The bloggers reporting the strongest results aren’t the ones avoiding AI. They’re the ones using it as a tool within a process that still demands human judgement, original thinking, and genuine editorial care.
What High-Quality Creators Do Differently
The flip side of these patterns is instructive. Creators who consistently produce work that earns trust and engagement tend to share a few less obvious habits.
They update old content rather than only chasing new posts. Orbit Media found that bloggers who update existing articles are 2.5 times more likely to report strong results. This is a habit rooted in intellectual honesty — a willingness to revisit and improve rather than constantly moving on.
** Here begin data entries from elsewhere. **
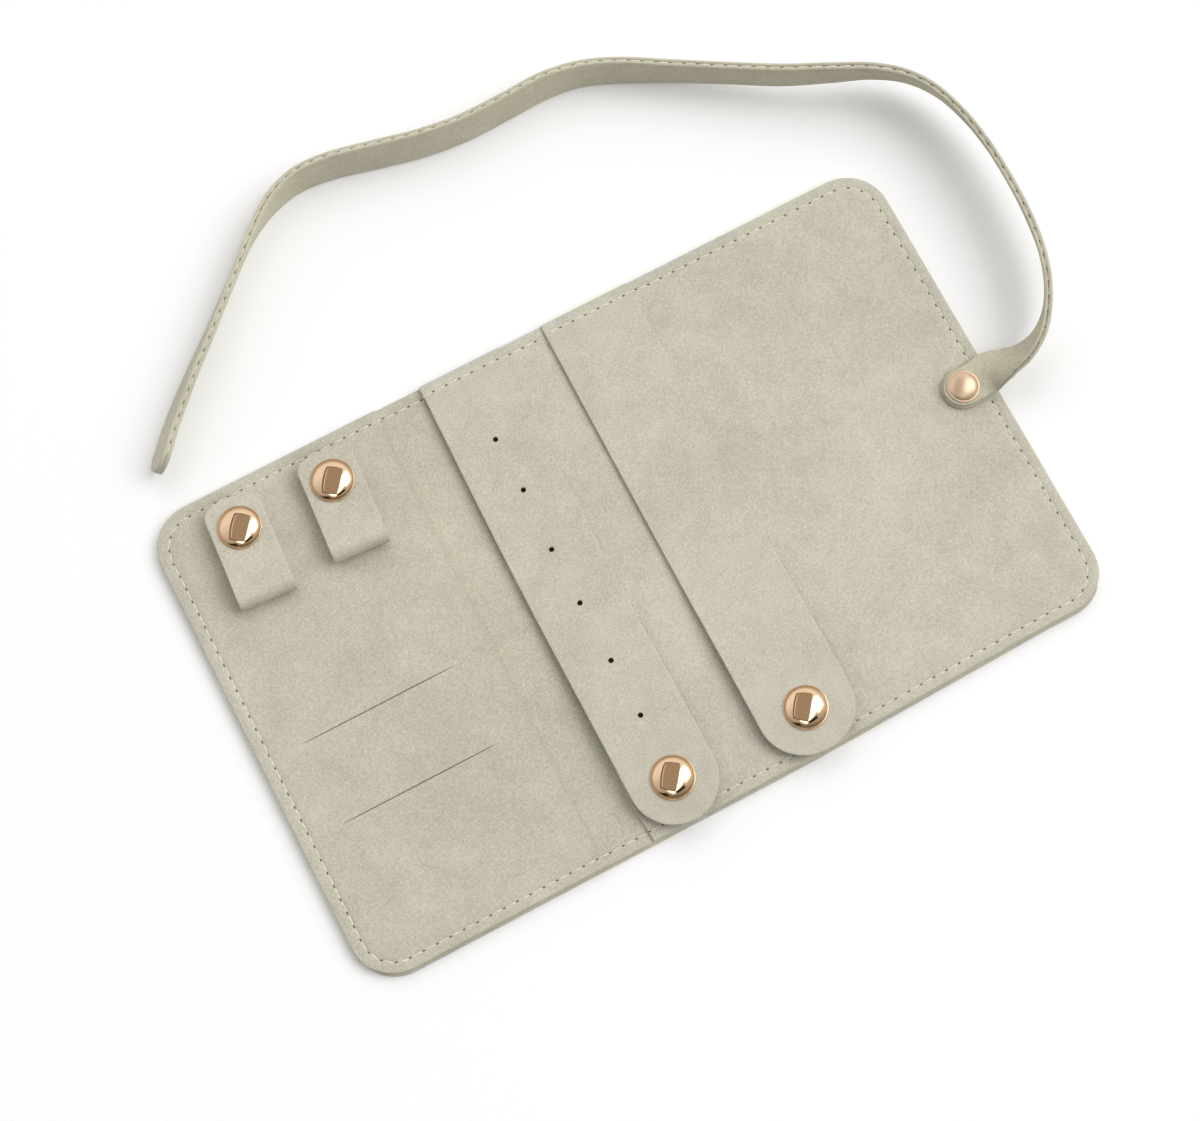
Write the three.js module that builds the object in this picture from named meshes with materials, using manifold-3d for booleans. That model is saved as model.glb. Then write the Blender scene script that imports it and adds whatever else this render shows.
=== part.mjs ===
// Travel jewelry organizer, laid open and flat.
// Millimetres. X runs along the board, Y across it, Z up. The origin is on the underside,
// at the middle of the open board. The tie strap leaves the board at its right edge.

import * as THREE from 'three';
import { mergeVertices } from 'three/addons/utils/BufferGeometryUtils.js';
import Module from 'manifold-3d';

const wasm = await Module();
wasm.setup();

// The open board
const boardLength = 235;
const boardWidth = 147;
const cornerRadius = 13;

// The bottom edge as cut: straight at first, then running in towards the right corner
const taper = 2;
const taperFromX = 20;
const taperToX = 95;

// Sheets, from the outside in, and the strap material on top of them
const coverThickness = 1.25;
const liningThickness = 1;
const pocketThickness = 1;
const strapThickness = 1.25;

// Fold lines. Each spine is the strip between two of them.
const leftFoldX = -33;
const leftSpineWidth = 11;
const rightFoldX = 41.5;
const rightSpineWidth = 14;

// Pockets. The left one ends at the left spine, the right one under the earring strap.
const rightPocketEdgeX = -30.6;
const slitLength = 47;
const slitWidth = 0.4;
const firstSlitY = -3.6;
const slitPitch = 25.2;
const slitCount = 2;

// Earring and necklace straps. Each runs from its hem, sewn along the top edge, to its snap. It
// leans over in the first share of its length and is straight from there on. It lies on the
// pocket until its snap lifts it. Its end is round about the snap and flush with the bottom edge.
const earringStrapWidth = 25.7;
const earringHemX = -16.5;
const earringSnapX = -17.95;
const necklaceStrapWidth = 28.1;
const necklaceHemX = 24.1;
const necklaceSnapX = 23.85;
const leanShare = 0.62;
const hemWidth = 5;
const strapSnapInset = 13.05;
const strapGap = 0.15;
const gapRun = 10;
const strapLiftInset = 73.5;

// Pierced holes for earrings. The first is set in from the top edge. They are pierced by hand,
// so each is a little off its regular place, which is in line with the snap.
const piercingPitch = 17.95;
const firstPiercingInset = 24.5;
const piercingRadius = 0.8;
const piercingShifts = [[1.1, 0.1], [1.3, 1.1], [0.4, -0.1], [0.35, 0.4], [0.35, -0.4], [0.35, -0.1]];

// Ring loops, each folded from one strip. Their snaps are set in from the left and top edges.
const loopWidth = 16.9;
const loopTurn = -4;
const firstLoopInset = 24.7;
const loopPitch = 29.3;
const loopCount = 2;
const loopSnapInset = 14.5;
const snapToLoopTop = 9.6;
const loopEndRise = 5.6;
const loopEndPower = 2.8;
const snapToLoopFront = 22.2;
const bendInnerRadius = 1.75;

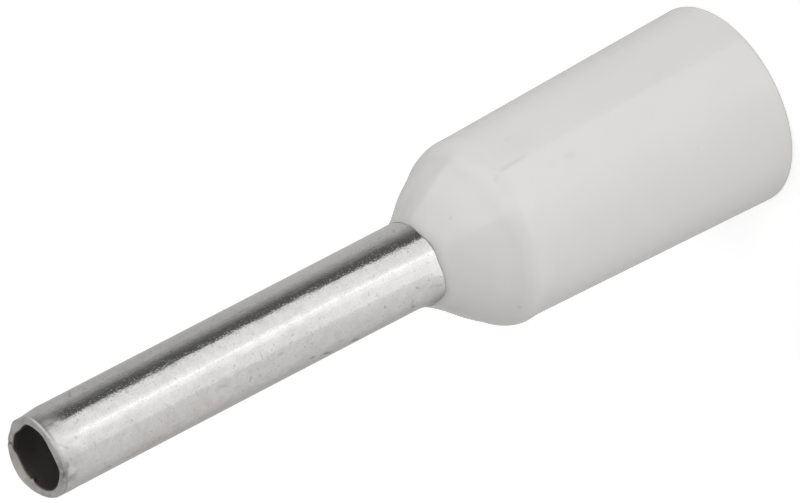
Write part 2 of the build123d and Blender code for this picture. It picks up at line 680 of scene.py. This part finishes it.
def collar_place(radius, height, angle, row):
    """The marked outside, the lip that closes on the sleeve, and the bores on its axis."""
    around = degrees(atan2(cos(angle), -sin(angle)))
    marks_and_shade = 0.0
    if row <= last_outside_row:
        # Painted shade darkens the nose towards the neck, where the sleeve shades it
        marks_and_shade = 0.1 * ease(height, 6.35, 6.8)
        across = radians(around) * shoulder_radius
        for start_around, start_z, end_around, end_z, half_width, strength in collar_scratches:
            ends = (
                radians(start_around) * shoulder_radius,
                start_z,
                radians(end_around) * shoulder_radius,
                end_z,
            )
            marks_and_shade = max(marks_and_shade, strength * scratch_share(across, height, ends, half_width))
        for mark_around, mark_z, reach_round, reach_up, strength in collar_marks:
            away = hypot(
                radians(gap(around, mark_around)) * radius / reach_round,
                (height - mark_z) / reach_up,
            )
            marks_and_shade = max(marks_and_shade, strength * hump(away, 0, 1))
        return outside_place(radius, height, angle), marks_and_shade
    if row <= last_lip_row:
        # The lip runs on from the cone and creeps up the sleeve on the side that the core leans from.
        # Painted shade darkens the lip towards the crease
        share = (row - last_outside_row) / lip_steps
        climb = hump(gap(around, -105), 0, 52)
        end_z = collar_length + 0.012 + 0.18 * climb + 0.02 * hump(gap(around, 90), 0, 50)
        end_z -= 0.028 * hump(gap(around, 5), 0, 26)
        hold = sleeve_radius + grip_gap + junction_form(around, end_z)
        end = Vector((hold * cos(angle) + core_shift(end_z), hold * sin(angle), end_z))
        over_z = collar_length - 0.03 + 0.088 * climb
        over_radius = lip_start[0] - nose_slope * (over_z - lip_start_z)
        over = outside_place(over_radius, over_z, angle)
        start = outside_place(*lip_start, angle)
        marks_and_shade = 0.1 * (1 - share) + share**2 * 0.6 * hump(gap(around, -65), 0, 70)
        return start * (1 - share) ** 2 + over * 2 * share * (1 - share) + end * share**2, marks_and_shade
    across = radius * cos(angle)
    if height > 0.0001:
        across += core_shift(height)
    return (across, radius * sin(angle), height), marks_and_shade


collar = turned_mesh("moulded_collar", collar_line, collar_columns, collar_place, ("marks_and_shade",))

# Polypropylene is waxy: light goes a few tenths of a millimetre into it and comes out again,
# which softens its shadows. The polished mould leaves it glossy, with a very faint ripple
plastic, tree = new_material("moulded polypropylene")
place = add_node(tree, "ShaderNodeTexCoord")
in_mm = add_node(
    tree,
    "ShaderNodeVectorMath",
    {"operation": "SCALE"},
    {"Vector": place.outputs["Object"], "Scale": 1000.0},
)
cloud = add_node(
    tree,
    "ShaderNodeTexNoise",
    inputs={"Vector": in_mm.outputs[0], "Scale": 0.9, "Detail": 3.0, "Roughness": 0.5},
)
tint = add_node(
    tree,
    "ShaderNodeMix",
    {"data_type": "RGBA"},
    {"Factor": cloud.outputs["Fac"], "A": linear("D8D7D5"), "B": linear("DCDBD9")},
)
# Scratches and marks darken the plastic, and so does painted shade towards the neck and in the crease by
# the sleeve
marks_and_shade = add_node(tree, "ShaderNodeAttribute", {"attribute_name": "marks_and_shade"})
skin = add_node(
    tree,
    "ShaderNodeMix",
    {"data_type": "RGBA"},
    {"Factor": marks_and_shade.outputs["Fac"], "A": tint.outputs["Result"], "B": linear("A09D9A")},
)
ripple = add_node(
    tree,
    "ShaderNodeTexNoise",
    inputs={"Vector": in_mm.outputs[0], "Scale": 2.2, "Detail": 2.0, "Roughness": 0.5},
)
ripple_bump = add_node(
    tree, "ShaderNodeBump", inputs={"Height": ripple.outputs["Fac"], "Distance": 0.0000015}
)
body = add_node(
    tree,
    "ShaderNodeBsdfPrincipled",
    inputs={
        "Base Color": skin.outputs["Result"],
        "Roughness": 0.04,
        "IOR": 1.49,
        "Subsurface Weight": 0.3,
        "Subsurface Radius": (1.0, 0.95, 0.9),
        "Subsurface Scale": 0.0004,
        "Normal": ripple_bump.outputs[0],
    },
)
add_node(tree, "ShaderNodeOutputMaterial", inputs={"Surface": body.outputs["BSDF"]})
collar.data.materials.append(plastic)

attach(collar, "root")
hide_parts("collar")

# Studio
# A white floor and a white surround, lit by softboxes at the front and a weaker one behind.
# Metal and gloss see large bright panels with dark gaps beside them, below the horizon and
# above it, which is what gives a bright tube its streaks.

# The brightness of a reflection by the degrees round from the front, positive towards +X:
# what lies below the horizon, above it, and overhead
low_panels = [
    (-180, 0.50),
    (-140, 0.50),
    (-100, 0.73),
    (-50, 0.83),
    (-42.5, 0.85),
    (-41, 1.03),
    (-13, 1.08),
    (-4, 1.28),
    (3, 1.33),
    (3.8, 1.6),
    (8.2, 1.6),
    (9, 1.33),
    (18, 1.12),
    (52.4, 1.00),
    (54.6, 0.12),
    (76, 0.12),
    (108, 0.53),
    (180, 0.53),
]
raised_panels = [
    (-180, 0.50),
    (-60, 0.50),
    (-39.5, 0.52),
    (-37.5, 0.24),
    (3, 0.24),
    (5, 1.20),
    (105, 1.24),
    (107, 0.22),
    (130, 0.22),
    (160, 0.50),
    (180, 0.50),
]
overhead_level = 0.5


def surround_level(tree, vector, stops):
    """The surround's brightness in a reflection, by the direction round Z."""
    axes = add_node(tree, "ShaderNodeSeparateXYZ", inputs={"Vector": vector})
    front = add_node(tree, "ShaderNodeMath", {"operation": "MULTIPLY"}, {0: axes.outputs["Y"], 1: -1.0})
    angle = add_node(
        tree, "ShaderNodeMath", {"operation": "ARCTAN2"}, {0: axes.outputs["X"], 1: front.outputs[0]}
    )
    share = add_node(
        tree,
        "ShaderNodeMapRange",
        inputs={"Value": angle.outputs[0], "From Min": -pi, "From Max": pi},
    )
    ramp = add_node(tree, "ShaderNodeValToRGB", inputs={"Fac": share.outputs["Result"]})
    elements = ramp.color_ramp.elements
    while len(elements) < len(stops):
        elements.new(0.5)
    for element, (around, level) in zip(elements, stops):
        element.position = (around + 180) / 360
    for element, (around, level) in zip(elements, stops):
        element.color = (level, level, level, 1.0)
    return ramp.outputs["Color"]


floor_half = 500
floor_corners = [(-1, -1), (1, -1), (1, 1), (-1, 1)]
floor_mesh = bpy.data.meshes.new("floor")
floor_mesh.from_pydata(
    [Vector((x * floor_half, y * floor_half, 0)) * 0.001 for x, y in floor_corners],
    [],
    [(0, 1, 2, 3)],
)
floor = bpy.data.objects.new("floor", floor_mesh)
bpy.context.scene.collection.objects.link(floor)
# Reflections look through the floor to the panels that stand below its edge, as they do
# from a small glass shelf
floor.visible_glossy = False

paper, tree = new_material("white paper")
rays = add_node(tree, "ShaderNodeLightPath")
matt = add_node(tree, "ShaderNodeBsdfDiffuse", inputs={"Color": linear("F2F2F2")})
# The lamps bring the paper to just over half, and the glow brings it to white, apart from
# a faint shadow by the mouth
seen = add_node(
    tree,
    "ShaderNodeMath",
    {"operation": "MAXIMUM"},
    {0: rays.outputs["Is Camera Ray"], 1: rays.outputs["Is Transmission Ray"]},
)
glow_level = add_node(tree, "ShaderNodeMath", {"operation": "MULTIPLY"}, {0: seen.outputs[0], 1: 0.49})
glow = add_node(tree, "ShaderNodeEmission", inputs={"Strength": glow_level.outputs[0]})
lit = add_node(tree, "ShaderNodeAddShader", inputs={0: matt.outputs[0], 1: glow.outputs[0]})
add_node(tree, "ShaderNodeOutputMaterial", inputs={"Surface": lit.outputs[0]})
floor.data.materials.append(paper)

world = bpy.data.worlds.new("studio")
bpy.context.scene.world = world
world.use_nodes = True
tree = world.node_tree
tree.nodes.clear()
rays = add_node(tree, "ShaderNodeLightPath")
place = add_node(tree, "ShaderNodeTexCoord")
fill = add_node(tree, "ShaderNodeBackground", inputs={"Color": (1, 1, 1, 1), "Strength": 0.35})
white = add_node(tree, "ShaderNodeBackground", inputs={"Color": (1, 1, 1, 1), "Strength": 1.0})
towards = place.outputs["Generated"]
height = add_node(tree, "ShaderNodeSeparateXYZ", inputs={"Vector": towards})
above_horizon = add_node(
    tree,
    "ShaderNodeMapRange",
    {"interpolation_type": "SMOOTHSTEP"},
    {"Value": height.outputs["Z"], "From Min": -0.1, "From Max": 0.1},
)
above_panels = add_node(
    tree,
    "ShaderNodeMapRange",
    {"interpolation_type": "SMOOTHSTEP"},
    {"Value": height.outputs["Z"], "From Min": 0.72, "From Max": 0.82},
)
around_it = add_node(
    tree,
    "ShaderNodeMix",
    {"data_type": "RGBA"},
    {
        "Factor": above_horizon.outputs["Result"],
        "A": surround_level(tree, towards, low_panels),
        "B": surround_level(tree, towards, raised_panels),
    },
)
all_round = add_node(
    tree,
    "ShaderNodeMix",
    {"data_type": "RGBA"},
    {
        "Factor": above_panels.outputs["Result"],
        "A": around_it.outputs["Result"],
        "B": (overhead_level, overhead_level, overhead_level, 1.0),
    },
)
panels = add_node(tree, "ShaderNodeBackground", inputs={"Color": all_round.outputs["Result"]})
seen = add_node(
    tree,
    "ShaderNodeMath",
    {"operation": "MAXIMUM"},
    {0: rays.outputs["Is Camera Ray"], 1: rays.outputs["Is Transmission Ray"]},
)
part_way = add_node(
    tree,
    "ShaderNodeMixShader",
    inputs={0: rays.outputs["Is Glossy Ray"], 1: fill.outputs[0], 2: panels.outputs[0]},
)
all_rays = add_node(
    tree,
    "ShaderNodeMixShader",
    inputs={0: seen.outputs[0], 1: part_way.outputs[0], 2: white.outputs[0]},
)
add_node(tree, "ShaderNodeOutputWorld", inputs={"Surface": all_rays.outputs[0]})


def softbox(name, azimuth, elevation, distance, width, height, level):
    """An area lamp that faces the ferrule, of a given brightness as seen."""
    lamp = bpy.data.lights.new(name, "AREA")
    lamp.shape = "RECTANGLE"
    lamp.size = width * 0.001
    lamp.size_y = height * 0.001
    lamp.energy = level * pi * lamp.size * lamp.size_y
    holder = bpy.data.objects.new(name, lamp)
    bpy.context.scene.collection.objects.link(holder)
    a = radians(azimuth)
    e = radians(elevation)
    towards = Vector((sin(a) * cos(e), -cos(a) * cos(e), sin(e)))
    holder.location = (towards * distance + Vector((0, 0, 7.5))) * 0.001
    holder.rotation_euler = towards.to_track_quat("Z", "Y").to_euler()
    holder.visible_camera = False
    holder.visible_glossy = False
    return holder


softbox("right softbox", 75, 10, 90, 55, 32, 4.6)
softbox("front softbox", 3, 10, 90, 55, 32, 6.0)
softbox("left softbox", -65, 10, 90, 55, 32, 2.5)
softbox("back softbox", 180, 25, 90, 110, 50, 1.1)

# Camera
# It looks down on the ferrule's front from 29 degrees above, with a long lens, and is rolled
# so that the ferrule lies across the picture.

camera_data = bpy.data.cameras.new("camera")
camera_data.lens = 495.85
camera_data.clip_start = 0.01
camera_data.clip_end = 2
camera = bpy.data.objects.new("camera", camera_data)
bpy.context.scene.collection.objects.link(camera)
camera.location = Vector((0, -162.4308, 98.4890)) * 0.001
look_down = radians(29.3762)
look_right = radians(0.1221)
roll = radians(-117.8912)
camera.rotation_mode = "QUATERNION"
camera.rotation_quaternion = (
    Matrix.Rotation(-look_right, 4, "Z")
    @ Matrix.Rotation(pi / 2 - look_down, 4, "X")
    @ Matrix.Rotation(roll, 4, "Z")
).to_quaternion()
bpy.context.scene.camera = camera

bpy.context.scene.view_settings.view_transform = "Standard"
They conduct original research. Nearly half of bloggers surveyed by Orbit Media say they’ve published original research in the past year. Original data, surveys, or case studies give readers something they genuinely can’t find elsewhere — and that’s the foundation of real authority.
They invest in editing. Whether that’s a human editor, a structured self-editing process, or a thoughtful use of AI for revision, the willingness to refine signals a respect for the reader’s experience. It also catches the lazy shortcuts that slip through when you’re moving too fast.
And perhaps most importantly, they treat their content as a relationship rather than a transaction. Every post is either building trust or eroding it. There’s no neutral ground.
The Longer View
The blogging landscape has changed enormously, but one thing hasn’t: people can tell when someone cares about what they’re writing. They can feel the difference between content that exists to serve a strategy and content that exists to serve a reader.
The habits behind low-quality content aren’t moral failings. They’re understandable responses to real pressures — deadlines, competition, the anxiety of being visible online. But recognising them is the first step toward doing better work.
If you’re honest about which of these patterns have crept into your own process, you’re already ahead of most. The goal isn’t perfection. It’s awareness — the kind that lets you catch yourself before the shortcut becomes the standard.